伝統の一戦、米国に輸出!?

 阪神が巨人との公式戦の米国開催を目指していることが8日、分かった。沼沢正二球団本部長(50)が実現に向けて前向きに動くことを明言した。日本やアジアの野球を本場米国に広くアピールする狙いがあり、巨人とともに日本球界をリードする立場にあることを認識して行動を起こす。早ければ2010年にも、米国のスタジアムに六甲おろしが響き渡る。

 野球発祥の地で、日本の「伝統の一戦」が繰り広げられる。阪神が巨人との公式戦を米国内で行う計画を進めていることが分かった。実現すれば、日米野球界に歴史を刻む夢プラン。連盟担当で実行委員会にも出席する沼沢球団本部長が前向きに話した。

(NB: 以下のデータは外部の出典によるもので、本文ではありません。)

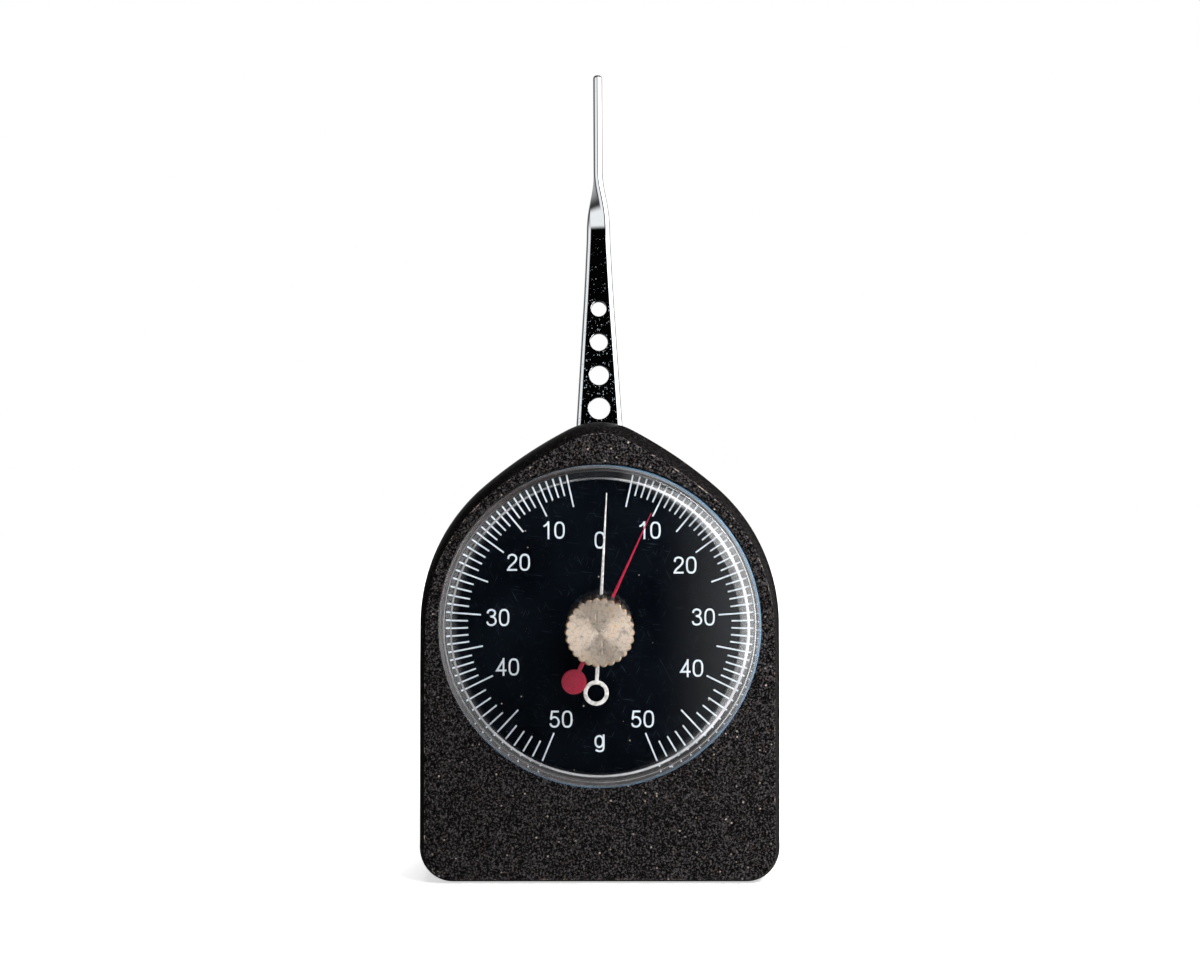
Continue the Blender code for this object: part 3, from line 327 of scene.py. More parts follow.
def makeDialPrint():
    material, tree, place = startMaterial("satin dial print")
    clouds = addNode(tree, "TexNoise", {"Vector": place, "Scale": perMillimetre(dialPrint["cloudSize"]),
                                        "Detail": 3.0})[0]
    coats = [(addNode(tree, "MapRange", {0: clouds, (1, 2): dialPrint["clouded"]})[0], "cloud")]
    for tilt in dialPrint["tilts"]:
        laid = addNode(tree, "Mapping", {
            "vector_type": "TEXTURE", "Vector": place, "Rotation": (0.0, math.radians(tilt), 0.0),
            "Scale": (dialPrint["width"] * millimetre, 1.0, dialPrint["length"] * millimetre)})[0]
        lines = addNode(tree, "TexNoise", {"Vector": laid, "Scale": 1.0, "Detail": 1.0, "Distortion": 0.3})[0]
        coats.append((addNode(tree, "MapRange", {0: lines, (1, 2, 4): dialPrint["scratched"]})[0], "scratch"))
    dust = addSpecks(tree, place, dialPrint["dustSpacing"], dialPrint["speck"], dialPrint["kept"])
    coats.append((dust, "dust"))
    face = layCoats(tree, colour(dialPrint["ground"]), dialPrint, *coats)
    return endMaterial(material, {"Base Color": face, "Roughness": dialPrint["roughness"],
                                  "Specular IOR Level": dialPrint["specular"]})


# Coats and metals of one colour: where the clouds in them start and end
plain = {"coatClouds": (0.4, 0.7), "metalClouds": (0.4, 0.75), "dullClouds": (0.3, 0.8), "markSize": 0.15}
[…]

 「個人的にはやってみたい。野球の本場の米国に、日本の野球チームの存在を示すことができる。その意気込みを示すことは大事なこと」

 阪神が米国に目を向けるのは、05年からシーズンオフに実施されているアジアシリーズの活性化も狙いにある。「うちはアジアシリーズが盛り上がるよう力を入れている。米国を巻き込んでいくのは、そういうことにつながる」。当初はワールドチャンピオンとの「世界一決定戦」も指向された同シリーズは、今のところ、オフのイベントの1つにとどまる。まず日本のプロ野球を米国で行うことで、アジアと米国の架け橋となる考えだ。

 構想段階ながら、相手は盟主巨人をおいて他には考えられない。「まず巨人と阪神が動かないことには」と沼沢本部長も立場を認める。04年と08年にメジャー公式戦が東京ドームで行われた際には、両球団がオープン戦の対戦相手を務めた。膨大な経費を観客動員や放送権料などでまかなうことを考えれば、米国興行が成立するのはTG戦以外には難しい。

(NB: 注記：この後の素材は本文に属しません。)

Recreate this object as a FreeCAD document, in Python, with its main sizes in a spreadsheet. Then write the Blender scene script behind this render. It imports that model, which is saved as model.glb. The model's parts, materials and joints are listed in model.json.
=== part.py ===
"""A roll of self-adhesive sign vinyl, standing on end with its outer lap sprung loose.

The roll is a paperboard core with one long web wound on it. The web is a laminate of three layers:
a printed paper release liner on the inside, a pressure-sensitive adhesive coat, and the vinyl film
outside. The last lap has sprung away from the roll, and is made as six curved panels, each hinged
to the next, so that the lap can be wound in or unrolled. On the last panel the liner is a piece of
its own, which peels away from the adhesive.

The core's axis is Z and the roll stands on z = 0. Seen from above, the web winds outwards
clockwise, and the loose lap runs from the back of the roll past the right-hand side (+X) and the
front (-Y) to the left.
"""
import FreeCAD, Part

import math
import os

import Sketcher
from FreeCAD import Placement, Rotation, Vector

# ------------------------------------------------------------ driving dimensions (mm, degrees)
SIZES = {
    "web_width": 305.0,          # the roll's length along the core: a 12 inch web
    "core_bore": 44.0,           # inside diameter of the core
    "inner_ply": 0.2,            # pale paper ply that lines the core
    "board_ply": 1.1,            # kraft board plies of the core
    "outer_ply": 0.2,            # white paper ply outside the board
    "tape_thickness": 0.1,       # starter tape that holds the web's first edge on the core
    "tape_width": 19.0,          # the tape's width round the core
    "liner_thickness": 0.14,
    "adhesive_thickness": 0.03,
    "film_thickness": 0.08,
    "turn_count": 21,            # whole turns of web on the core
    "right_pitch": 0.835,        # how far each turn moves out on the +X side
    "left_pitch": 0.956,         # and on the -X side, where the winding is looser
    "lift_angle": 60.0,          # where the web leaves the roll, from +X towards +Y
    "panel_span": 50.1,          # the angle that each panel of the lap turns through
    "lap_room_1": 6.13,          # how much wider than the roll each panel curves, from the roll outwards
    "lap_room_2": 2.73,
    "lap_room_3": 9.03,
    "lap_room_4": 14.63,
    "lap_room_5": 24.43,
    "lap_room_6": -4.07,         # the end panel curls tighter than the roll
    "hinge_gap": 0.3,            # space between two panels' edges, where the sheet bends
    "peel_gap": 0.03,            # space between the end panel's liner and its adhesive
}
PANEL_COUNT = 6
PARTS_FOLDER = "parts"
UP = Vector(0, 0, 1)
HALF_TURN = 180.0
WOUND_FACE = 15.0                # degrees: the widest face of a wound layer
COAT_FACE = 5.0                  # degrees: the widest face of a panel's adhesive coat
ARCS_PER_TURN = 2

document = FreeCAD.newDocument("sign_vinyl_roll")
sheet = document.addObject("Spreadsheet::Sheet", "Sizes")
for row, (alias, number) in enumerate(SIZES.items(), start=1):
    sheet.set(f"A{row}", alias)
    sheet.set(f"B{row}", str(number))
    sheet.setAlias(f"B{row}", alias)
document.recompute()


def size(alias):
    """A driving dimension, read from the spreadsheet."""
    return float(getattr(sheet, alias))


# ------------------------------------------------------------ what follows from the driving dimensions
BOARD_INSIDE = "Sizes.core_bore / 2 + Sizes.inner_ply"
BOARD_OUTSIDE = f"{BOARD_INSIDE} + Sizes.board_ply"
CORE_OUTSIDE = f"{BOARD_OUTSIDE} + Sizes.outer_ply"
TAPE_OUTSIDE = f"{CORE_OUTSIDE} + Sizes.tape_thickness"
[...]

 「主催を1試合ずつにするのか、どちらかの2試合主催か。球場はどこがいいのか。日本人が多くて気候がいいところとなれば、やっぱり西海岸か。いろいろ決めないといけないことはあるけど、再来年以降で可能であれば」。

 沼沢本部長の夢は広がる。来年の第2回WBCの決勝戦に決まったロサンゼルスのドジャースタジアムや、イチローの活躍でなじみの深いシアトルのセーフコフィールドあたりが候補地となるか。3年ぶりのリーグ優勝へ猛進する阪神が、アジア制覇の先に米国進出の野望を温めている。